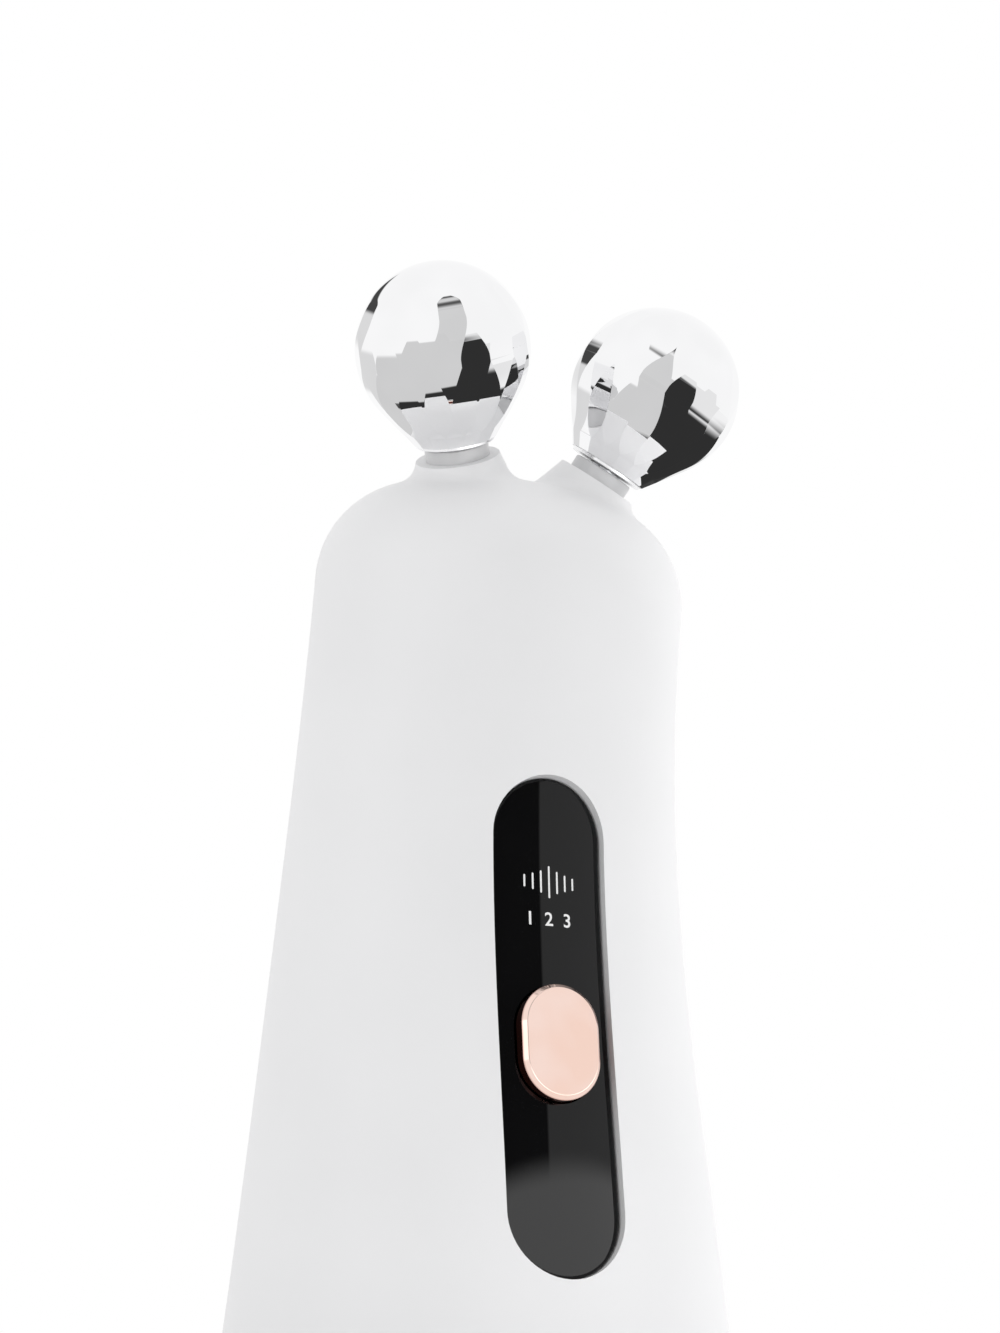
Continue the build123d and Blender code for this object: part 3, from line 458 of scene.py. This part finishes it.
def profileRows(corners, steps=5):
    # corners: reach, height, size of the rounding; each corner becomes an arc that touches both its
    # neighbours, and the normal is the direction of travel turned a quarter to the left
    corners = [np.array(c, float) for c in corners]
    rows = []
    for n, corner in enumerate(corners):
        before = corners[n - 1][:2] if n else None
        after = corners[n + 1][:2] if n + 1 < len(corners) else None
        point, size = corner[:2], corner[2]
        come = None if before is None else (point - before) / np.linalg.norm(point - before)
        leave = None if after is None else (after - point) / np.linalg.norm(after - point)
        if come is None or leave is None:
            way = leave if come is None else come
            rows.append((*point, -way[1], way[0]))
        elif size <= 0:
            rows.append((*point, -come[1], come[0]))
            rows.append((*point, -leave[1], leave[0]))
        else:
            turn = math.acos(max(-1, min(1, float(come @ leave))))
            cut = size * math.tan(turn / 2)
            start = point - come * cut
            sense = 1 if come[0] * leave[1] - come[1] * leave[0] > 0 else -1
            normal = np.array([-come[1], come[0]])
            centre = start + normal * size * sense
            for share in np.linspace(0, 1, steps):
                t = turn * share * sense
                spun = normal @ np.array([[math.cos(t), math.sin(t)], [-math.sin(t), math.cos(t)]])
                rows.append((*(centre - spun * size * sense), *spun))
    return np.array(rows)


def carryRound(rows, straight, offset, run):
    # point = reach in the outline's direction, plus the straight share up, plus the row's own offset
    angle, share = run
    reach, height, out, lift = (rows[:, n, None] for n in range(4))
    straight = np.broadcast_to(straight, len(rows))[:, None]
    offset = np.broadcast_to(offset, len(rows))[:, None]
    x = reach * np.cos(angle)
    up = reach * np.sin(angle) + straight * share + offset
    points = np.dstack([x, up, np.broadcast_to(height, x.shape)])
    normals = np.dstack([out * np.cos(angle), out * np.sin(angle), np.broadcast_to(lift, x.shape)])
    return points, normals


# rings on the axle, in mm: half widths, lengths along it and roundings
ballBase = {"reach": 5.07, "bore": 2.3, "thickness": 0.45, "edge": 0.12}
neckCollar = {
    "reach": 4.1,
    "bore": 2.02,
    "gap": 0.3,  # left free under the ball's base
    "length": 5.4,
    "flangeReach": 6.2,
    "flangeThickness": 1.2,
    "edge": 0.18,
    "flangeEdge": 0.1,
    "boreEdge": 0.05,
}
ringSteps = 96


def closedRing(corners):
    # profile of a ring that ends where it began
    rows = profileRows(corners + corners[:1])
    return np.concatenate([rows, rows[:1]])


def baseProfile(base, top):
    # flat ring that closes the ball's mouth; its lower edge is rounded more than its upper one
    reach, bore, edge = base["reach"], base["bore"], base["edge"]
    bottom = top - base["thickness"]
    middle = ((bore + reach) / 2, top, 0)
    outer = [(reach, top, edge / 2), (reach, bottom, edge)]
    return closedRing([middle, *outer, (bore, bottom, edge / 2), (bore, top, 0)])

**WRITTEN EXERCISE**
Make an exact copy of every line in the data.

**IN RESPONSE**
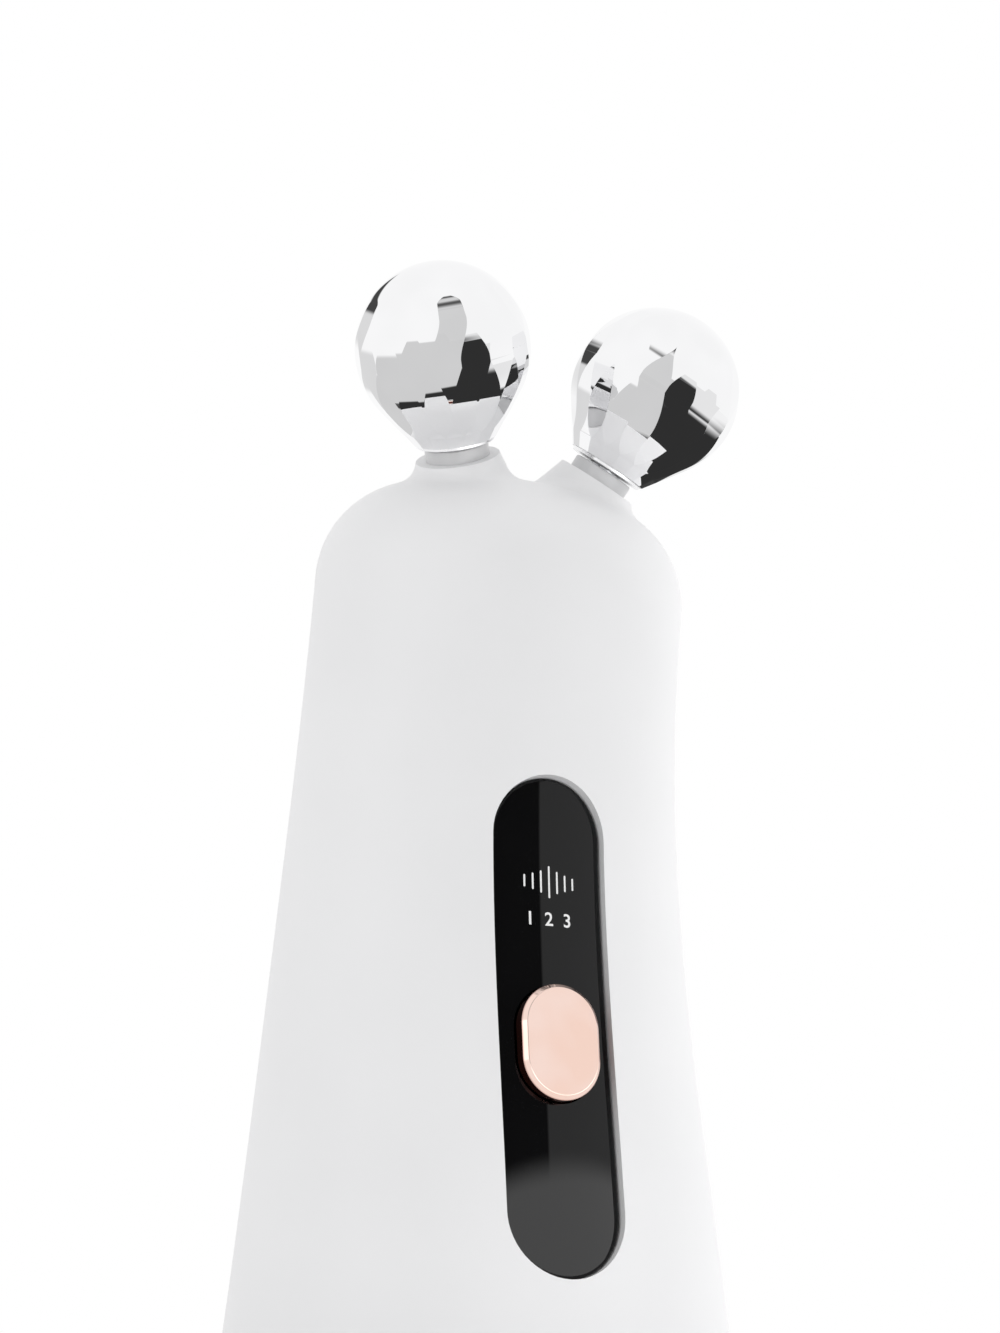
Continue the build123d and Blender code for this object: part 3, from line 458 of scene.py. This part finishes it.
def profileRows(corners, steps=5):
    # corners: reach, height, size of the rounding; each corner becomes an arc that touches both its
    # neighbours, and the normal is the direction of travel turned a quarter to the left
    corners = [np.array(c, float) for c in corners]
    rows = []
    for n, corner in enumerate(corners):
        before = corners[n - 1][:2] if n else None
        after = corners[n + 1][:2] if n + 1 < len(corners) else None
        point, size = corner[:2], corner[2]
        come = None if before is None else (point - before) / np.linalg.norm(point - before)
        leave = None if after is None else (after - point) / np.linalg.norm(after - point)
        if come is None or leave is None:
            way = leave if come is None else come
            rows.append((*point, -way[1], way[0]))
        elif size <= 0:
            rows.append((*point, -come[1], come[0]))
            rows.append((*point, -leave[1], leave[0]))
        else:
            turn = math.acos(max(-1, min(1, float(come @ leave))))
            cut = size * math.tan(turn / 2)
            start = point - come * cut
            sense = 1 if come[0] * leave[1] - come[1] * leave[0] > 0 else -1
            normal = np.array([-come[1], come[0]])
            centre = start + normal * size * sense
            for share in np.linspace(0, 1, steps):
                t = turn * share * sense
                spun = normal @ np.array([[math.cos(t), math.sin(t)], [-math.sin(t), math.cos(t)]])
                rows.append((*(centre - spun * size * sense), *spun))
    return np.array(rows)


def carryRound(rows, straight, offset, run):
    # point = reach in the outline's direction, plus the straight share up, plus the row's own offset
    angle, share = run
    reach, height, out, lift = (rows[:, n, None] for n in range(4))
    straight = np.broadcast_to(straight, len(rows))[:, None]
    offset = np.broadcast_to(offset, len(rows))[:, None]
    x = reach * np.cos(angle)
    up = reach * np.sin(angle) + straight * share + offset
    points = np.dstack([x, up, np.broadcast_to(height, x.shape)])
    normals = np.dstack([out * np.cos(angle), out * np.sin(angle), np.broadcast_to(lift, x.shape)])
    return points, normals


# rings on the axle, in mm: half widths, lengths along it and roundings
ballBase = {"reach": 5.07, "bore": 2.3, "thickness": 0.45, "edge": 0.12}
neckCollar = {
    "reach": 4.1,
    "bore": 2.02,
    "gap": 0.3,  # left free under the ball's base
    "length": 5.4,
    "flangeReach": 6.2,
    "flangeThickness": 1.2,
    "edge": 0.18,
    "flangeEdge": 0.1,
    "boreEdge": 0.05,
}
ringSteps = 96


def closedRing(corners):
    # profile of a ring that ends where it began
    rows = profileRows(corners + corners[:1])
    return np.concatenate([rows, rows[:1]])


def baseProfile(base, top):
    # flat ring that closes the ball's mouth; its lower edge is rounded more than its upper one
    reach, bore, edge = base["reach"], base["bore"], base["edge"]
    bottom = top - base["thickness"]
    middle = ((bore + reach) / 2, top, 0)
    outer = [(reach, top, edge / 2), (reach, bottom, edge)]
    return closedRing([middle, *outer, (bore, bottom, edge / 2), (bore, top, 0)])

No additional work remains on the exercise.